-- Short problem --
Your task is to repeat all of the material exactly.

* START *

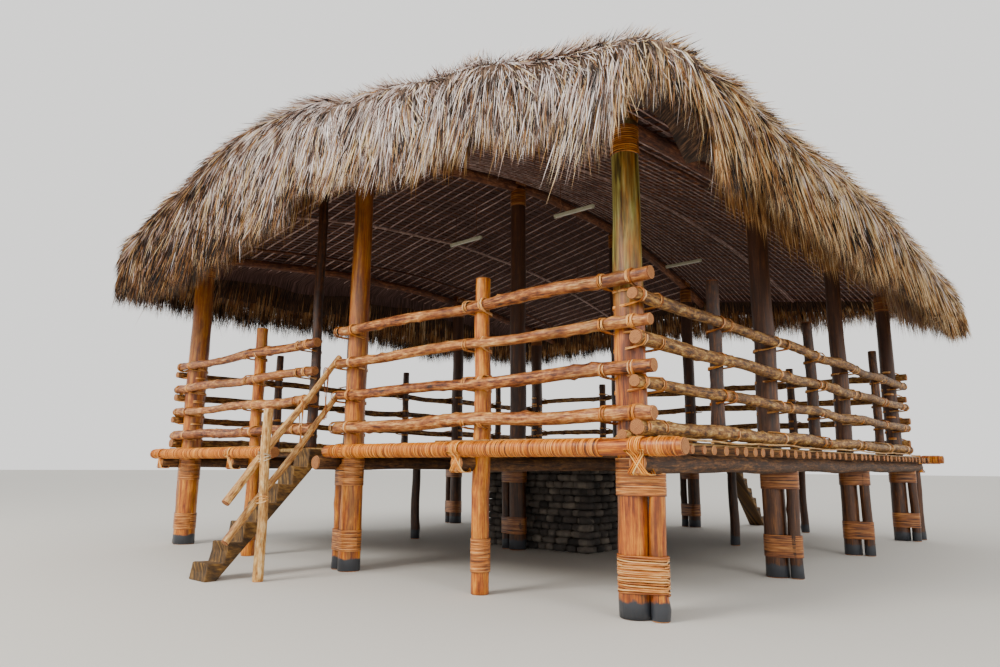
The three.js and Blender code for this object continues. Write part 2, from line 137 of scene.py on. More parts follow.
def startMaterial(name, roughness):
    material = bpy.data.materials.new(name)
    material.use_nodes = True
    tree = material.node_tree
    shader = tree.nodes["Principled BSDF"]
    shader.inputs["Roughness"].default_value = roughness
    return material, tree, shader


def finishMaterial(tree, shader, colour, height, depth, strength):
    tree.links.new(colour, shader.inputs["Base Color"])
    bump = addNode(tree, "Bump", {"Height": height, "Strength": strength, "Distance": depth})
    tree.links.new(bump.outputs["Normal"], shader.inputs["Normal"])


def grainVector(tree):
    return addNode(tree, "UVMap", uv_map="grain").outputs["UV"]


def toneValue(tree):
    return addNode(tree, "Attribute", attribute_name="tone").outputs["Fac"]


def objectVector(tree):
    return addNode(tree, "TexCoord").outputs["Object"]


# Grain of every wood: noises as scale, stretch, detail and roughness; crack as from, to, share, colour
woodGrain = {
    "fibre": (6, 0.62), "fibreShare": 0.7, "fineScale": 4.0, "fine": (5, 0.6), "fineShare": 0.3,
    "blotch": (1.7, (1, 1, 0.6), 4, 0.6), "patchOpen": (0.5, 0.68), "speckle": (7.0, (2.2, 1, 1), 4, 0.65),
    "toneShare": 0.09, "crackScale": 3.0, "crackStretch": (0.9, 0.35), "crackNoise": (3, 0.5),
    "crack": (0.63, 0.69, 0.75, "1c110b"), "crackSink": 0.5, "depth": 0.012,
}

# Woods: ramp from crack to worn ridge, streaks across and along the grain, worn patches
woods = {
    "rafter": {"roughness": 0.65, "streak": (26, 2.0, 1), "patch": "3c2a20", "worn": 0.4,
               "stops": [(0.3, "5c4440"), (0.45, "98766e"), (0.58, "c8aaa2"), (0.72, "f0dcd6")]},
    "bark": {"roughness": 0.42, "streak": (18, 1.8, 1), "patch": "4a220c", "worn": 0.6,
             "bump": 0.9, "stops": [(0.3, "22100a"), (0.4, "683214"), (0.49, "9c5a26"), (0.58, "c28444"),
              (0.71, "e8bc7c")]},
    "oiled": {"roughness": 0.4, "streak": (16, 1.0, 1), "patch": "5c2a0c", "worn": 0.6,
              "spots": 0.3, "stops": [(0.28, "2a1002"), (0.4, "743006"), (0.5, "ac560a"), (0.6, "d28014"),
              (0.74, "eaa640")]},
    "shaded": {"roughness": 0.45, "streak": (26, 1.4, 1), "patch": "1f1511", "worn": 0.4,
               "stops": [(0.28, "120804"), (0.42, "2e1608"), (0.52, "48260c"), (0.62, "6a3e16"),
              (0.76, "9c662c")]},
    "beam": {"roughness": 0.65, "streak": (24, 2.0, 1), "patch": "3a2416", "worn": 0.5,
             "bump": 0.8, "stops": [(0.3, "1c0f08"), (0.43, "402612"), (0.54, "684320"), (0.68, "996c3a")]},
    # painted shade: a duller, darker bark for the railings at the sides and back
    "dullShadedBark": {"roughness": 0.58, "streak": (22, 3.2, 1), "patch": "2c2017",
                 "worn": 0.55, "bump": 0.8, "spots": 0.72,
                 "stops": [(0.3, "1e1208"), (0.4, "583412"), (0.49, "8a5a24"), (0.58, "b08442"),
              (0.7, "dab472")]},
    "deck": {"roughness": 0.55, "streak": (30, 1.5, 1), "patch": "6a4a28", "worn": 0.4,
             "stops": [(0.3, "6b4a26"), (0.44, "94703c"), (0.56, "b48f54"), (0.7, "d0b078")]},
    "roof": {"roughness": 0.7, "streak": (24, 2.0, 1), "patch": "2c1a14", "worn": 0.5,
             "stops": [(0.3, "2a140c"), (0.45, "582e1c"), (0.58, "85502f"), (0.72, "b07c56")]},
    "peeled": {"roughness": 0.55, "streak": (26, 2.4, 1), "patch": "9a6c3a", "worn": 0.5,
               "stops": [(0.3, "4a2608"), (0.4, "865222"), (0.49, "b27e3c"), (0.58, "d0a464"),
              (0.7, "e8cc98")]},
    "stair": {"roughness": 0.8, "streak": (20, 1.8, 1), "patch": "3c3022", "worn": 0.55,
              "stops": [(0.3, "160f07"), (0.43, "3e2a10"), (0.55, "68481c"), (0.7, "a07a3a")]},
}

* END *

-- Full answer --
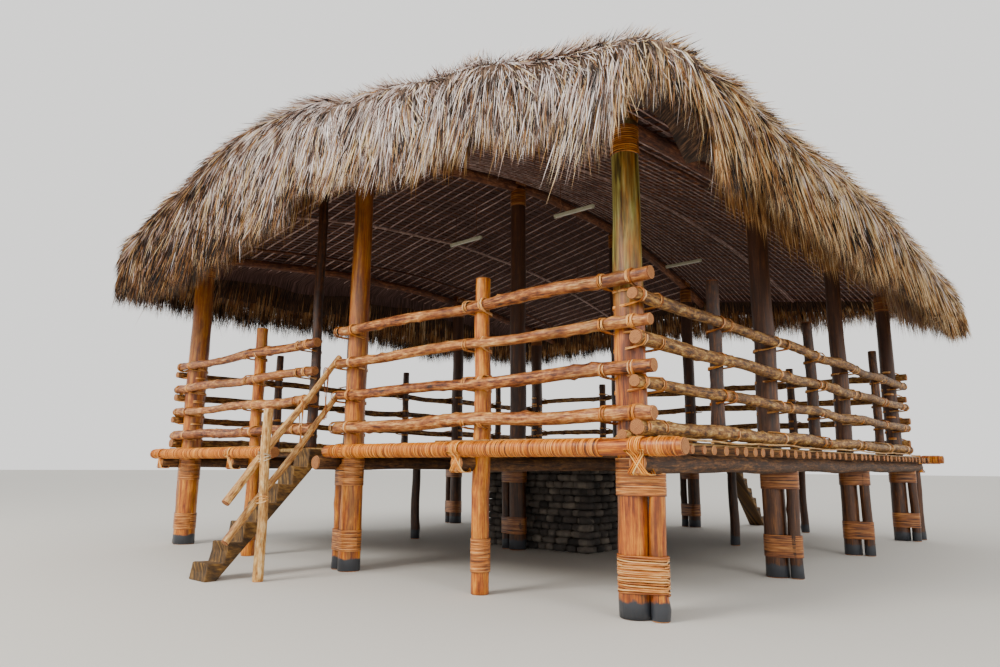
The three.js and Blender code for this object continues. Write part 2, from line 137 of scene.py on. More parts follow.
def startMaterial(name, roughness):
    material = bpy.data.materials.new(name)
    material.use_nodes = True
    tree = material.node_tree
    shader = tree.nodes["Principled BSDF"]
    shader.inputs["Roughness"].default_value = roughness
    return material, tree, shader


def finishMaterial(tree, shader, colour, height, depth, strength):
    tree.links.new(colour, shader.inputs["Base Color"])
    bump = addNode(tree, "Bump", {"Height": height, "Strength": strength, "Distance": depth})
    tree.links.new(bump.outputs["Normal"], shader.inputs["Normal"])


def grainVector(tree):
    return addNode(tree, "UVMap", uv_map="grain").outputs["UV"]


def toneValue(tree):
    return addNode(tree, "Attribute", attribute_name="tone").outputs["Fac"]


def objectVector(tree):
    return addNode(tree, "TexCoord").outputs["Object"]


# Grain of every wood: noises as scale, stretch, detail and roughness; crack as from, to, share, colour
woodGrain = {
    "fibre": (6, 0.62), "fibreShare": 0.7, "fineScale": 4.0, "fine": (5, 0.6), "fineShare": 0.3,
    "blotch": (1.7, (1, 1, 0.6), 4, 0.6), "patchOpen": (0.5, 0.68), "speckle": (7.0, (2.2, 1, 1), 4, 0.65),
    "toneShare": 0.09, "crackScale": 3.0, "crackStretch": (0.9, 0.35), "crackNoise": (3, 0.5),
    "crack": (0.63, 0.69, 0.75, "1c110b"), "crackSink": 0.5, "depth": 0.012,
}

# Woods: ramp from crack to worn ridge, streaks across and along the grain, worn patches
woods = {
    "rafter": {"roughness": 0.65, "streak": (26, 2.0, 1), "patch": "3c2a20", "worn": 0.4,
               "stops": [(0.3, "5c4440"), (0.45, "98766e"), (0.58, "c8aaa2"), (0.72, "f0dcd6")]},
    "bark": {"roughness": 0.42, "streak": (18, 1.8, 1), "patch": "4a220c", "worn": 0.6,
             "bump": 0.9, "stops": [(0.3, "22100a"), (0.4, "683214"), (0.49, "9c5a26"), (0.58, "c28444"),
              (0.71, "e8bc7c")]},
    "oiled": {"roughness": 0.4, "streak": (16, 1.0, 1), "patch": "5c2a0c", "worn": 0.6,
              "spots": 0.3, "stops": [(0.28, "2a1002"), (0.4, "743006"), (0.5, "ac560a"), (0.6, "d28014"),
              (0.74, "eaa640")]},
    "shaded": {"roughness": 0.45, "streak": (26, 1.4, 1), "patch": "1f1511", "worn": 0.4,
               "stops": [(0.28, "120804"), (0.42, "2e1608"), (0.52, "48260c"), (0.62, "6a3e16"),
              (0.76, "9c662c")]},
    "beam": {"roughness": 0.65, "streak": (24, 2.0, 1), "patch": "3a2416", "worn": 0.5,
             "bump": 0.8, "stops": [(0.3, "1c0f08"), (0.43, "402612"), (0.54, "684320"), (0.68, "996c3a")]},
    # painted shade: a duller, darker bark for the railings at the sides and back
    "dullShadedBark": {"roughness": 0.58, "streak": (22, 3.2, 1), "patch": "2c2017",
                 "worn": 0.55, "bump": 0.8, "spots": 0.72,
                 "stops": [(0.3, "1e1208"), (0.4, "583412"), (0.49, "8a5a24"), (0.58, "b08442"),
              (0.7, "dab472")]},
    "deck": {"roughness": 0.55, "streak": (30, 1.5, 1), "patch": "6a4a28", "worn": 0.4,
             "stops": [(0.3, "6b4a26"), (0.44, "94703c"), (0.56, "b48f54"), (0.7, "d0b078")]},
    "roof": {"roughness": 0.7, "streak": (24, 2.0, 1), "patch": "2c1a14", "worn": 0.5,
             "stops": [(0.3, "2a140c"), (0.45, "582e1c"), (0.58, "85502f"), (0.72, "b07c56")]},
    "peeled": {"roughness": 0.55, "streak": (26, 2.4, 1), "patch": "9a6c3a", "worn": 0.5,
               "stops": [(0.3, "4a2608"), (0.4, "865222"), (0.49, "b27e3c"), (0.58, "d0a464"),
              (0.7, "e8cc98")]},
    "stair": {"roughness": 0.8, "streak": (20, 1.8, 1), "patch": "3c3022", "worn": 0.55,
              "stops": [(0.3, "160f07"), (0.43, "3e2a10"), (0.55, "68481c"), (0.7, "a07a3a")]},
}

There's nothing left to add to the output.